Let's do something Marvel and Disney can't do... It really feels like an apple among oranges with big studio movies. I think that contributed to its success.
Well, that's pretty badass. Rather than trying to fit Deadpool into the narrative and style of the behemoth Marvel Cinematic Universe, Rhett Reese and company decided to go the opposite root. They produced a movie that had no chance of being accepted into the shiny and somewhat family oriented shared universe. Deadpool goes by his own rules, and so should his film.
Deadpool truly did feel like it was in a league of its own. To start, there was the framework set with Wade Wilson's tendency to break the fourth wall and speak to the audience. This is classic Deadpool, which gave comic purists exactly what they needed to settle in and laugh their asses off in theaters.

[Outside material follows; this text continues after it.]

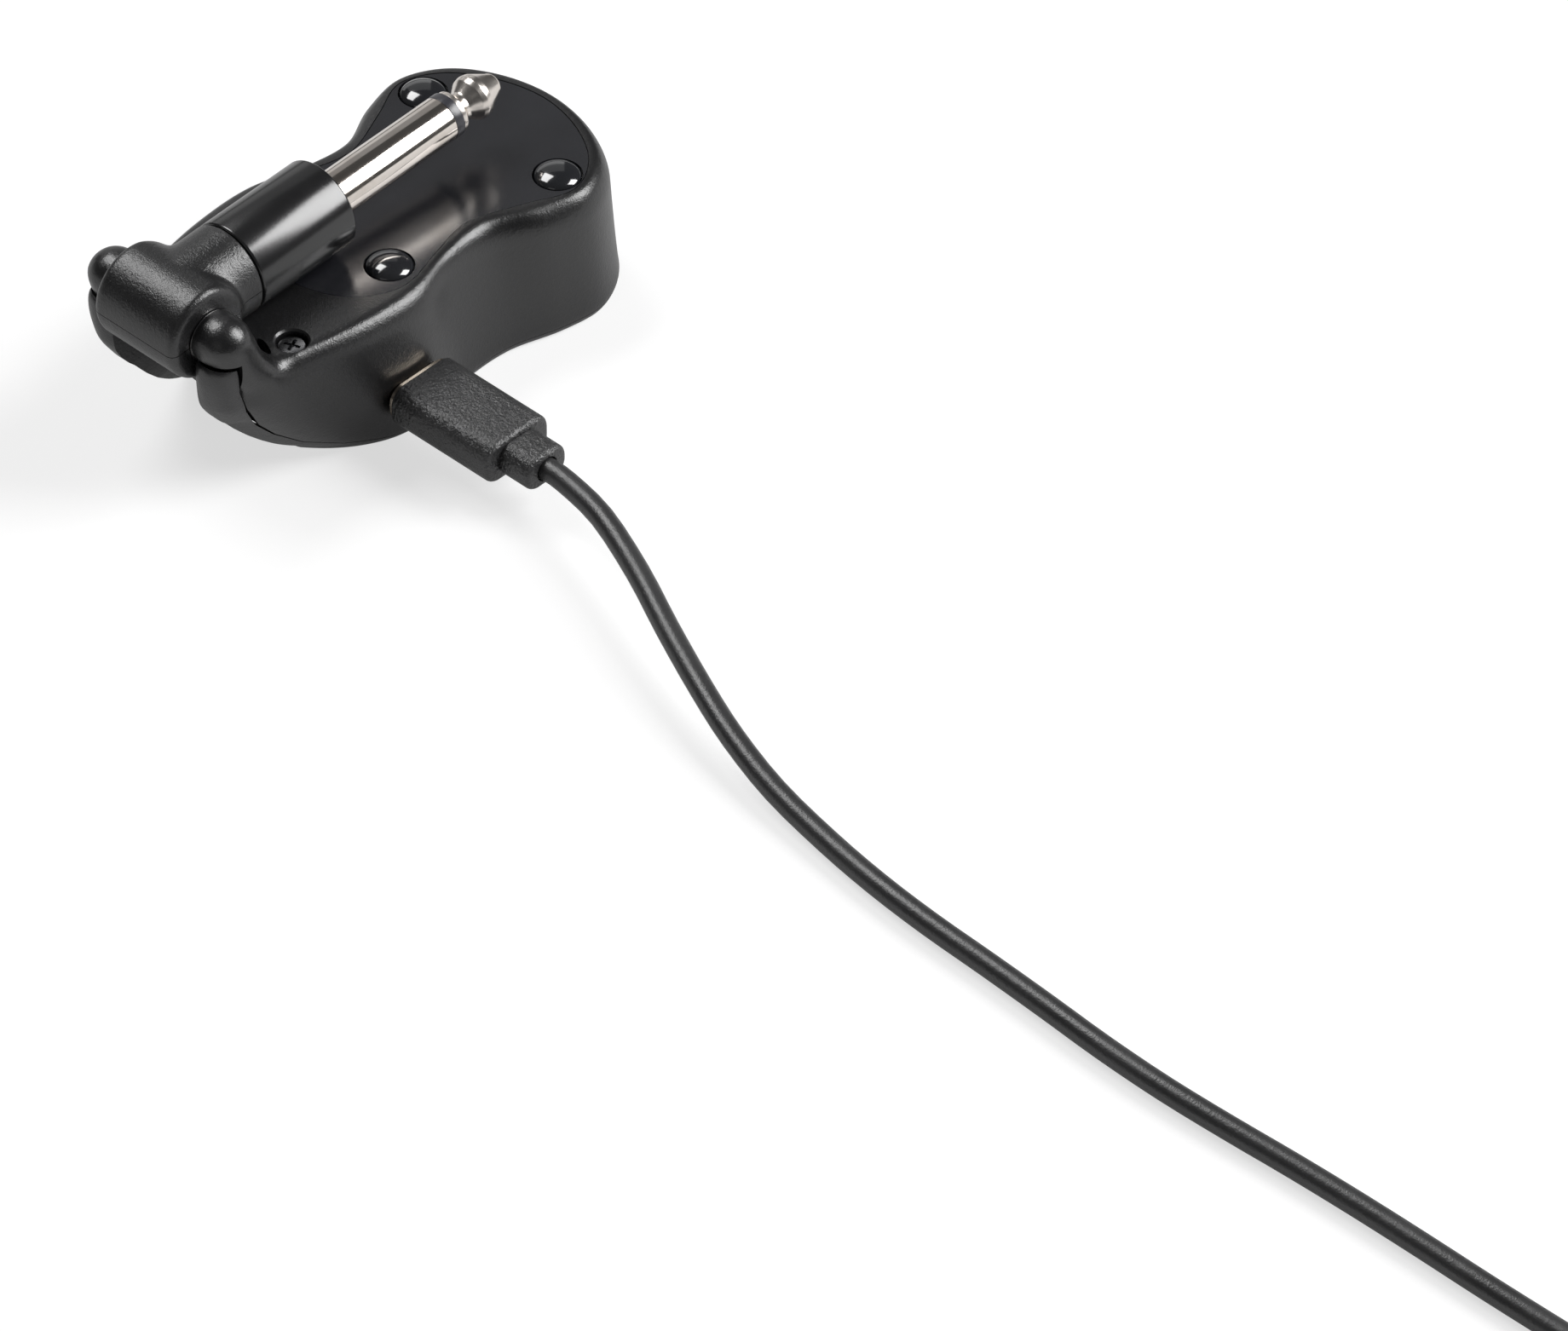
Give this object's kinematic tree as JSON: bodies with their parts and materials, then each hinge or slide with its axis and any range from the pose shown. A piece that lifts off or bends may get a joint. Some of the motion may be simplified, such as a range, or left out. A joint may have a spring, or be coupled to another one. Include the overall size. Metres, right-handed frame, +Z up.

Additionally, the film itself flew by. While many superhero movies can be bogged down by too much material and a long runtime, Deadpool's story was simple, focused, and just plain fun.
It should be interesting to see how the superhero genre changes in response to Deadpool's success. Hugh Jackman's final appearance as Wolverine in Logan also set itself up for an R-rated film, hoping to give the fans the violent and bloody Wolverine they've always wanted. Will smaller budget R movies become the newest trend? Probably not for Marvel, which will be trying to cross the $1 billion mark with their biggest blockbusters.
While Deadpool's status as the anti-Marvel movie is what made it so great, part of me does wish that he was apart of the MCU. With new and exciting characters entering and expanding the universe, it seems like there might actually be room for Wade Wilson within the ranks of the Avengers. Alas, Deadpool is a Fox property, so it looks like we should just enjoy his franchise.